In the weeks since he announced he would run for re-election, the president has met with members of the Congressional Hispanic Caucus. He held a White House meeting with what even some Latino critics characterized as a "celebrity brigade" that included actress Eva Longoria. More events are planned this month.
Last week, the Justice Department's civil rights division sent a letter to schools reminding them that children are entitled to a public education no matter the citizenship or immigration status of their parents. And the department also recently moved to suspend the deportation of an illegal immigrant in a same-sex relationship recognized by a legal civil union in New Jersey.
"This is a massively political issue," says Stein, whose organization advocates for significant reductions in immigrants allowed into the country, including the elimination of what critics refer to as "chain immigration" that allows, for example, family reunification in the United States.
"I don't think there's a possibility for any bipartisan agreement because there's no communication going on between the two sides," he says. "The entire immigration debate has come to a screeching halt."
Glimmer Of Hope
At the liberal Center for American Progress, immigration expert Angela Kelley writes that she sees an opportunity for the president to "present a careful assessment of what more is needed" to ensure a "functional border" and sound immigration policy.
The center in the past has estimated that it would take $300 billion and 200,000 buses to undertake mass deportation of immigrants living in the U.S. illegally.
She and other advocates for reform that includes a path to citizenship for illegal immigrants have been pointing to a recent Pew Research Center poll that showed 72 percent of those surveyed favored such a path.
According to Pew, Americans of all political persuasions — with the exception of staunch conservatives — favored the notion that illegal immigrants who "pass background checks, pay fines and have jobs" be given an opportunity to work toward citizenship.
Staunch conservatives were sharply divided, with 49 percent endorsing a path and 49 percent opposed.
Opponents of such a path call it tantamount to amnesty and have resisted efforts to move on reform until the border is secured.

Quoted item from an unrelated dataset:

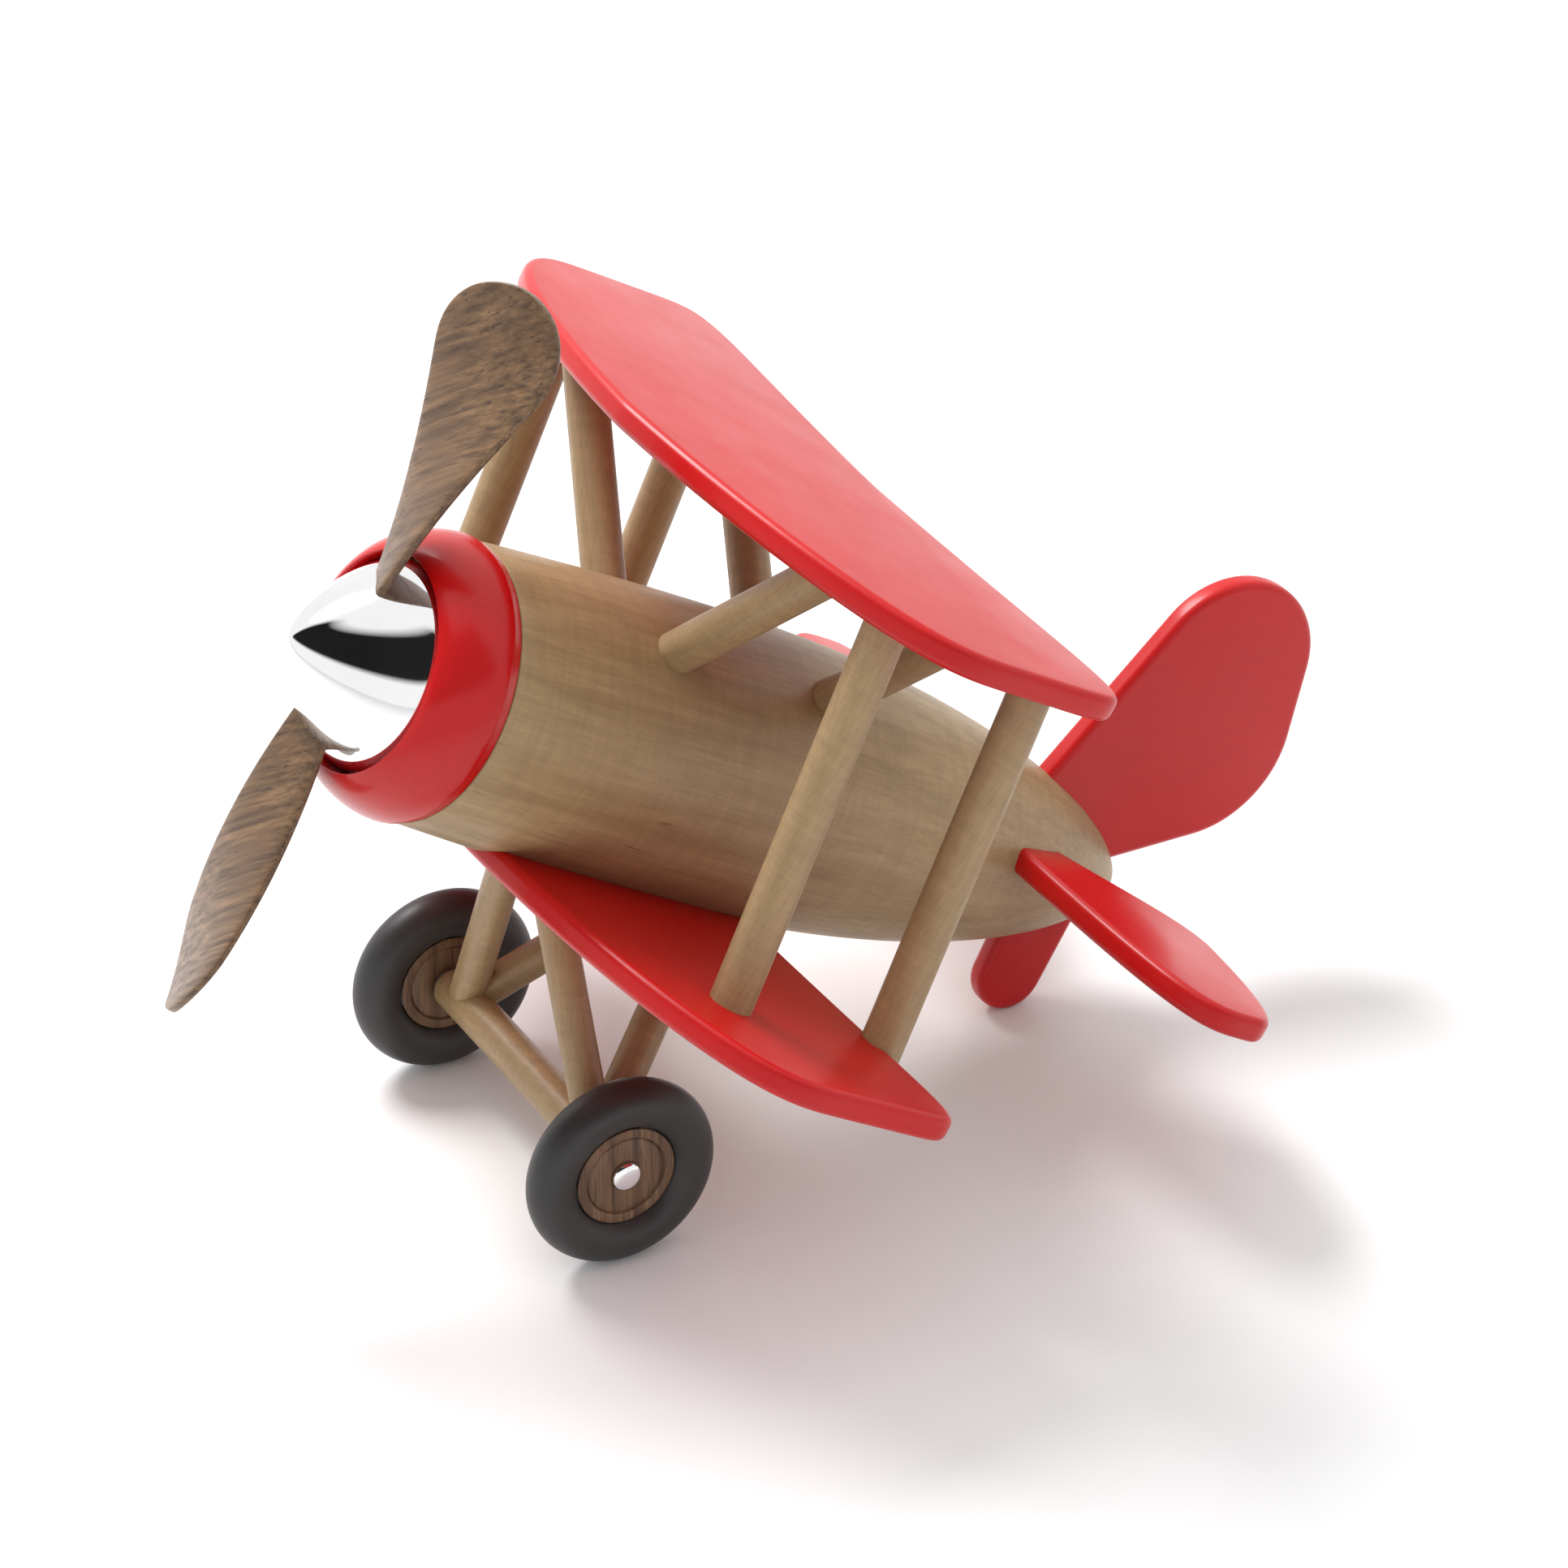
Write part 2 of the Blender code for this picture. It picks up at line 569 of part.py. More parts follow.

Kelley and others argue that securing the border, an inherently difficult and imperfect undertaking, should not be a prerequisite to reform.
The same Pew poll also showed overwhelming support for stronger enforcement of immigration laws, even among those surveyed whom Pew identified as "solid liberals."
But another measure that Democrats have been closely watching is the softening of Latino support not just for Obama but for the Democratic Party as a whole.
Though nearly 70 percent of Latinos call themselves Democrats, according to Latino Decisions, a polling and research firm, only 38 percent say they find the party "very welcoming" to Latinos.
In recent days, members of the Congressional Hispanic Caucus called for a moratorium on the president's "Secure Communities" deportation effort, asserting that it has strayed from its stated intent of targeting illegal immigrants who have committed serious crimes.
In 2008, 67 percent of Latinos voted for Obama, and 31 percent voted for the GOP presidential nominee, Arizona Sen. John McCain.
Manzano, the Texas A&M professor, said that she sees the soft Hispanic support as more problematic in 2012 for down-ballot Democrats than for the president.
"I don't think this is specifically about President Obama," she said. "But there's a long-standing relationship with the Democratic Party, which has not been particularly responsive or attentive to Latinos."
She noted that Democrats controlled both the Senate and the House last year when the DREAM Act failed. The legislation would have provided children of illegal immigrants a path to citizenship through college or the military.
"Today, I don't know that Barack Obama has a strong opponent," she says. "Given where we are, Obama is not the one who needs the Latino votes."
But, she says, if Latinos don't come out to vote for president next year, they're also not coming out for Senate, House, state legislature and county commissioner races, either.
Though the president will have an interested audience for his speech Tuesday, the prospect that immigration reform will move forward in any appreciable way under his current watch is unlikely.
But then, most Americans had, as of last year, pretty much given up hope that the terrorist who had eluded capture for nearly a decade after he masterminded the Sept. 11 attacks would ever be found.